→ What is needed: Starting at the first line of the data below, write out each line exactly until you reach the line containing "V = FreeCAD.Vector", and include that line too.

___ Entries shown ___

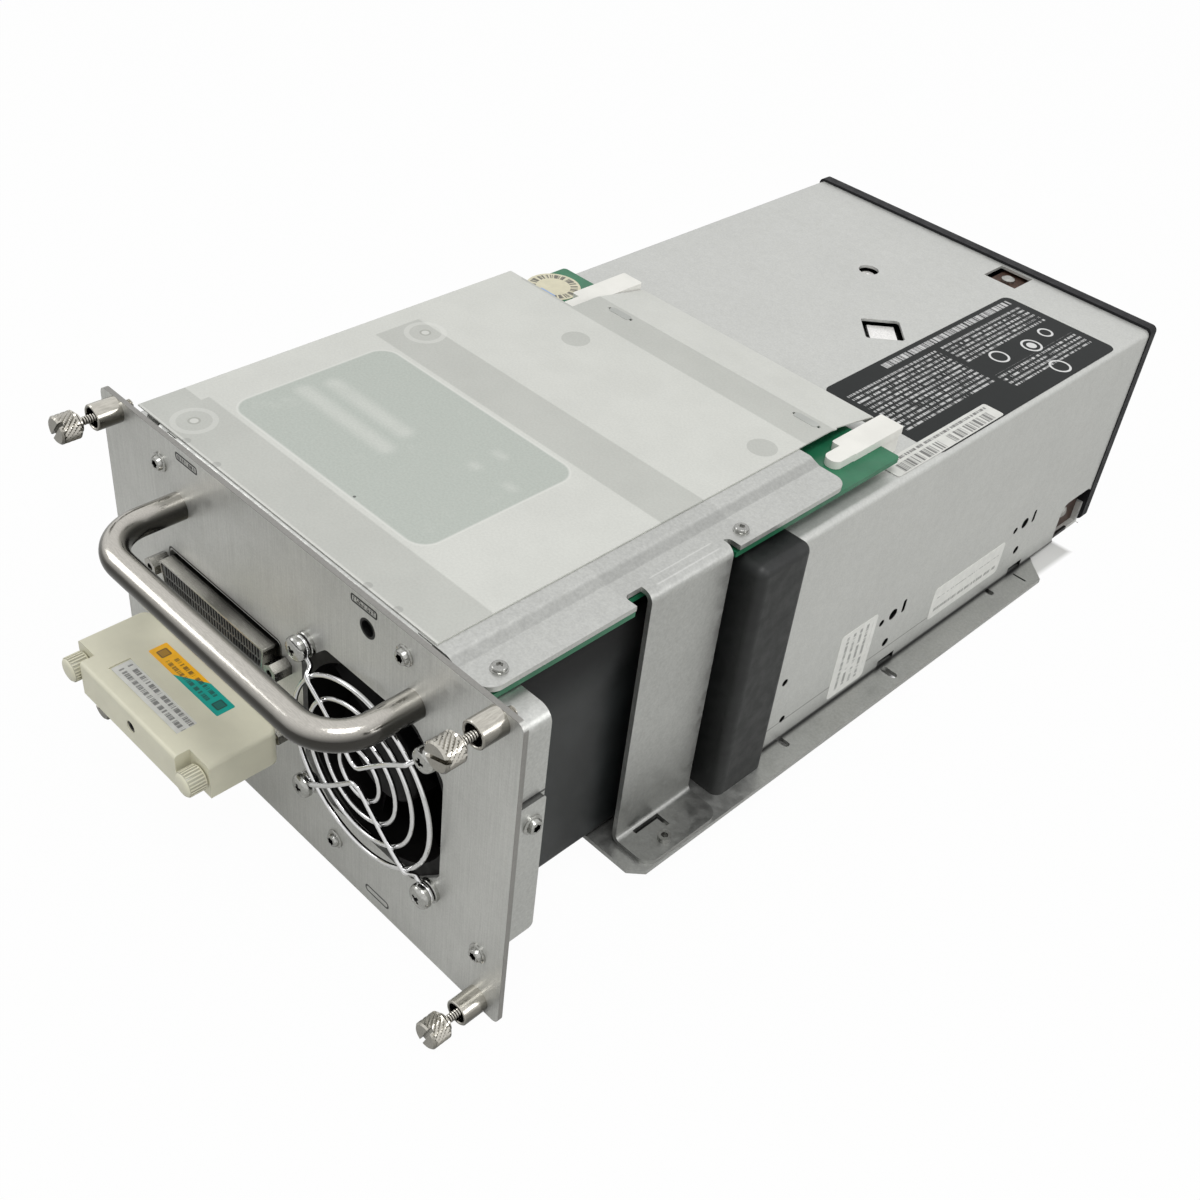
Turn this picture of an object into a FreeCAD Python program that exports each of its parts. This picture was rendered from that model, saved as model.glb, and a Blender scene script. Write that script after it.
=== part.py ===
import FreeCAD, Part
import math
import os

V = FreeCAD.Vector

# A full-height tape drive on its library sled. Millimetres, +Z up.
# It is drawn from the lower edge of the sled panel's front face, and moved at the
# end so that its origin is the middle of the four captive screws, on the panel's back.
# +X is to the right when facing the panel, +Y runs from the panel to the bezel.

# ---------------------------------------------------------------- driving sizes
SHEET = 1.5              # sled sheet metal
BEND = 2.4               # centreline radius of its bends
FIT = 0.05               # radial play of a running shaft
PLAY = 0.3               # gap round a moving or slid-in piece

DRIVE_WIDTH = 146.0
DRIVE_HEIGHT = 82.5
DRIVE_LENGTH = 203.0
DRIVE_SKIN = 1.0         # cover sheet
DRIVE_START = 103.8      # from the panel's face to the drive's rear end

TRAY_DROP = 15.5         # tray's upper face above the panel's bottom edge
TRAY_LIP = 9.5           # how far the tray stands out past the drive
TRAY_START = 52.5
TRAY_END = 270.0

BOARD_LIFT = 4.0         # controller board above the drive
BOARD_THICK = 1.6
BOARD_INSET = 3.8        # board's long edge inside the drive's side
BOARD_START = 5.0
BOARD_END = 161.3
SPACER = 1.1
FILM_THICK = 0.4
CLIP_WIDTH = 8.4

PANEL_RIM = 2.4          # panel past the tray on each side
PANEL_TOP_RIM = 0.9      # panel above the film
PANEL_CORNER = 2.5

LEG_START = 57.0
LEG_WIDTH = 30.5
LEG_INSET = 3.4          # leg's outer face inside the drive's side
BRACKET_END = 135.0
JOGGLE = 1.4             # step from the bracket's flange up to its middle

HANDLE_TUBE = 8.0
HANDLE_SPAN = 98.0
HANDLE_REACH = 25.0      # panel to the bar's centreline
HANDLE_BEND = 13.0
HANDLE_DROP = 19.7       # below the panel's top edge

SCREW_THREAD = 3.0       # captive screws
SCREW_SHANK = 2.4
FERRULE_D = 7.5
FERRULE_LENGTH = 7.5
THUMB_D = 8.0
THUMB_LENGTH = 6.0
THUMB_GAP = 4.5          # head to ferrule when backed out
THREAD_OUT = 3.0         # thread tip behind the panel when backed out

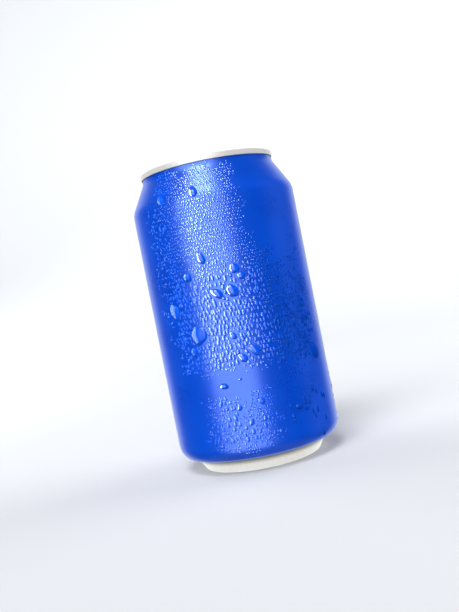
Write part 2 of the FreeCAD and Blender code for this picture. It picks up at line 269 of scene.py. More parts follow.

___

→ Answer below:
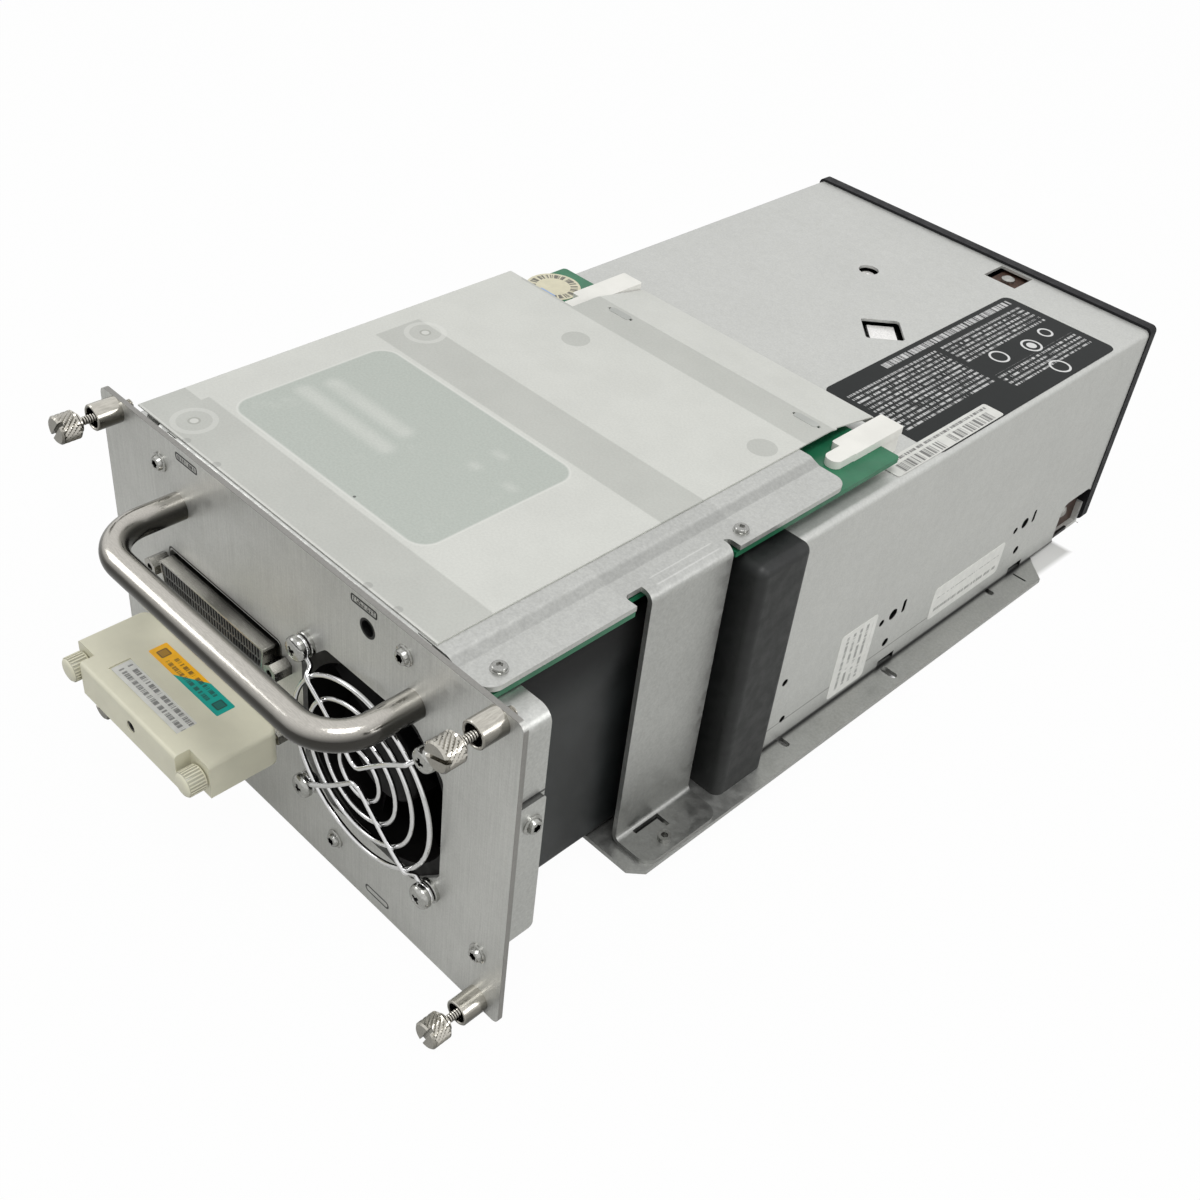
Turn this picture of an object into a FreeCAD Python program that exports each of its parts. This picture was rendered from that model, saved as model.glb, and a Blender scene script. Write that script after it.
=== part.py ===
import FreeCAD, Part
import math
import os

V = FreeCAD.Vector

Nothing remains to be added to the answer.